Esto no fue responsabilidad exclusiva de los progresismos: los cambios en las subjetividades, el debilitamiento de las instituciones y de los procesos colectivos, la erosión de la planificación y de la creencia en el progreso incidieron en la imposibilidad de imaginar futuros diferentes. Los autores mencionan como una excepción los feminismos, que han logrado “convocar un movimiento de masas” con “un cuestionamiento radical al orden patriarcal vigente” y son “uno de los pocos planteos utópicos del progresismo actual”.
Los autores concluyen que para volver a pensar un proyecto de izquierda “parece entonces necesario que las fuerzas progresistas reconsideren su trayectoria más cercana en el marco de una historia extendida que las vincule en un diálogo con los legados y los conceptos de esas tradiciones en todo el siglo XX y más allá”. En ese proceso “es necesario contar con las robustas bases sociales que el lenguaje de los derechos humanos y la nueva agenda de derechos supieron construir en estas décadas”. Y es necesario también sostener “un rechazo visceral a las formas de violencia política donde siempre triunfan los más fuertes” y realizar “una defensa cerrada de los procedimientos democráticos y liberales de debate y decisión, hoy mismo bajo ataque”.

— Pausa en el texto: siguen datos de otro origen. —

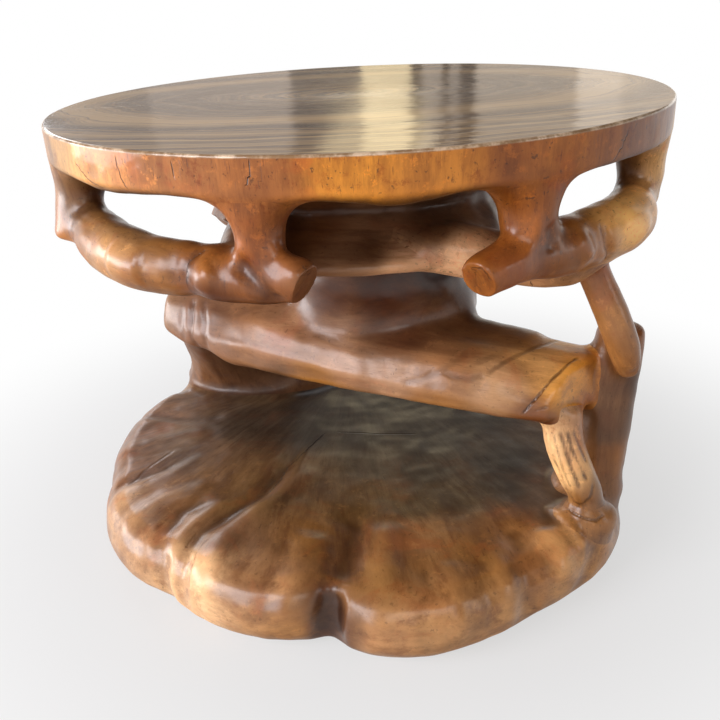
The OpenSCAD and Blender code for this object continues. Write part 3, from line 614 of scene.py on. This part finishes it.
def tones_with_painted_light(points, group):
    """Wood colour and painted light, spread between the listed places of its group."""
    rows = mm(TONES_WITH_PAINTED_LIGHT[group])
    anchors, colours = rows[:, :3], rows[:, 3:]
    warp_scale, warp_size, softness, chunk = 18, 0.012, 0.0002, 20000
    warp = np.array([noise.noise_vector(Vector(p) * warp_scale) for p in points]) * warp_size
    out = np.empty((len(points), 3))
    for s in range(0, len(points), chunk):
        d = np.linalg.norm((points + warp)[s : s + chunk, None] - anchors[None], axis=2)
        w = 1 / (d**2 + softness) ** 2
        out[s : s + chunk] = (w @ colours) / w.sum(1)[:, None]
    return out * TINT[group]


def grain_frame(points, kind):
    """Place of each vertex in the wood, x along the grain."""
    z = points[:, 2]
    if kind == "fan":
        d = points[:, :2] - mm(FAN)
        turn = np.arctan2(d[:, 0], -d[:, 1])
        return np.stack([np.hypot(d[:, 0], d[:, 1]), turn * FAN_R, z], 1)
    if kind in ("ring", "apron"):
        r = np.hypot(points[:, 0], points[:, 1])
        way = np.arctan2(-points[:, 1], points[:, 0]) * TOP_R
        return np.stack([way, r, z] if kind == "ring" else [z, way, r], 1)
    a, b = mm(kind)
    x = (b - a) / np.linalg.norm(b - a)
    no_piece_runs_so = [0.2, 0.5, 0.84]
    y = np.cross(x, no_piece_runs_so)
    y /= np.linalg.norm(y)
    return (points - a) @ np.stack([x, y, np.cross(x, y)], 1)


def hollowness():
    """How far each vertex lies in a hollow (plus) or on a swell (minus)."""
    fine_depth, broad_depth = 0.0006, 0.0035
    near = relax(co, edges, everywhere, steps=12)
    wide = relax(near, edges, everywhere, steps=60)
    fine = dot(near - co, normals) / fine_depth
    broad = dot(wide - co, normals) / broad_depth
    both = np.clip(0.5 * fine + 0.8 * broad, -1, 1)[:, None]
    return spread(both, edges)[:, 0]


def thin_lines(points, point_normals):
    """Offset from the nearest line in its widths, signed for thin ones, and how much it shows."""
    margin, reach, end, thin = 0.01, 0.006, 0.08, 2
    offset, shows = np.full(len(points), FAR), np.zeros(len(points))
    for width, most, line in LINES:
        p = mm(line)
        near = inside(points, p, margin)
        if not len(near):
            continue
        d, t, k = along(points[near], p)
        across = np.cross(np.diff(p, axis=0)[k], point_normals[near])
        sign = np.sign(dot(points[near] - p[k], across))
        strength = most * smoothstep(2 - d / reach) * tapered(t, end, end)
        away = (d * sign if width <= thin else d) / mm(width)
        better = np.abs(away) < np.abs(offset[near])
        offset[near[better]] = away[better]
        shows[near[better]] = strength[better]
    return offset, shows


hollow = hollowness()
line_offset, line_shows = thin_lines(co, normals)
face_owner = np.array([np.bincount(r, minlength=len(WOOD)).argmax() for r in owner[quads]])


def joint_edges():
    """Edges between faces of two pieces."""
    ends = np.sort(np.stack([quads, np.roll(quads, -1, 1)], 2).reshape(-1, 2), 1)
    piece = np.repeat(face_owner, 4)
    key = ends[:, 0].astype(np.int64) * len(co) + ends[:, 1]
    order = np.argsort(key)
    key, piece, ends = key[order], piece[order], ends[order]
    return ends[:-1][(key[1:] == key[:-1]) & (piece[1:] != piece[:-1])]


def straighten(steps, around):
    """Smooths the border lines between the pieces, and eases the faces around along with them."""
    border = joint_edges()
    on = np.unique(border)
    moved = co.copy()
    for _ in range(steps):
        moved[on] = moved[on] * 0.5 + spread(moved, border)[on] * 0.5
    shift = np.zeros_like(co)
    shift[on] = moved[on] - co[on]
    free = np.ones(len(co), bool)
    free[on] = False
    for _ in range(around):
        shift[free] = spread(shift, edges)[free]
    return co + shift


co = straighten(steps=6, around=3)


def put(mesh, name, kind, values):
    """Writes one attribute of the vertices."""
    layer = mesh.attributes.new(name, kind, "POINT")
    key = {"FLOAT": "value", "FLOAT_VECTOR": "vector", "FLOAT_COLOR": "color"}[kind]
    layer.data.foreach_set(key, np.asarray(values, np.float32).ravel())


def dress(mesh, points, facing, name, hollows, offsets, shows, shade=0.0):
    """Writes what the wood materials read, and the normals that seat() sets."""
    group, grain = PIECES[name]
    # the wood's colour with its painted highlights and shade, darker still by the apron's painted
    # shade
    colours = tones_with_painted_light(points, group) * np.reshape(1 - shade, (-1, 1))
    put(mesh, "tone", "FLOAT_COLOR", np.hstack([colours, np.ones((len(points), 1))]))
    put(mesh, "grain", "FLOAT_VECTOR", grain_frame(points, grain))
    put(mesh, "hollow", "FLOAT", hollows)
    put(mesh, "line", "FLOAT", offsets)
    put(mesh, "line_shows", "FLOAT", shows)
    put(mesh, "polish", "FLOAT", smoothstep((facing[:, 2] + 0.4) / 0.6))
    put(mesh, "facing", "FLOAT_VECTOR", facing)


def seat(mesh, name, suffix="_wood"):
    """Adds a piece that stands for a CAD node."""
    mesh.polygons.foreach_set("use_smooth", np.ones(len(mesh.polygons), bool))
    facing = fetch(mesh.attributes["facing"].data, "vector", 3, np.float32)
    mesh.normals_split_custom_set_from_vertices(facing.tolist())
    mesh.attributes.remove(mesh.attributes["facing"])
    o = add(name + suffix, mesh)
    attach(o, "root")
    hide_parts(name)
    return o


def apron_shade(used):
    """How much darker the apron's lower edge is, away from the posts that run into it."""
    most, post_band, tall, fade = 0.8, 0.022, 0.013, 0.011
    posts = [INDEX[n] for n in WOOD if n.endswith("_post")]
    clear = smoothstep(table[used][:, posts].min(1) / post_band)
    here, z = sector(angle[used]), co[used, 2]
    outer = radius[used] > TOP_R - RIM_BAND
    low = np.full(SECTORS, TOP_Z)
    np.minimum.at(low, here[outer], z[outer])
    return most * clear * smoothstep((eased(low, 3)[here] + tall - z) / fade)


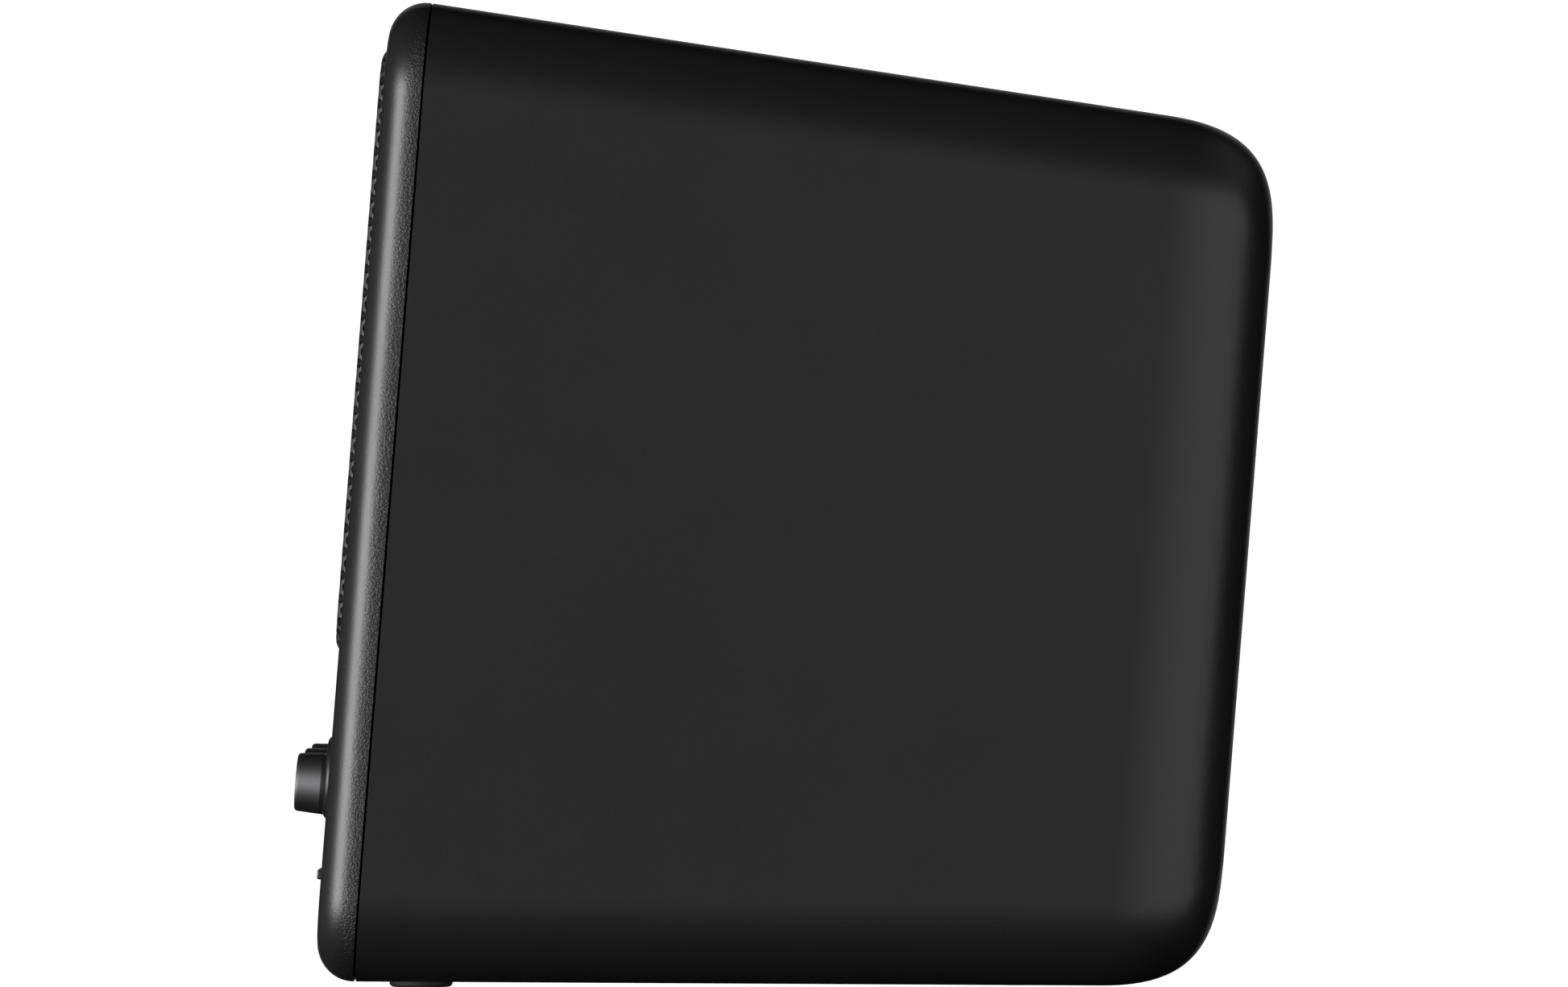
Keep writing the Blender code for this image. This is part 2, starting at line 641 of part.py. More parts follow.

“Hablamos como historiadores, pero también asumimos esta necesidad de volver a pensar el cambio social en una clave que podríamos llamar de izquierda”, sostiene Markarian. Y dice Marchesi: “La historia sirve para pensar cuáles fueron los futuros del pasado, o sea, cómo durante el siglo XIX y el siglo XX las sociedades se movilizaron y se transformaron a partir de ideas de futuro. Eso es inevitablemente necesario, porque si no, no hay acción colectiva posible”.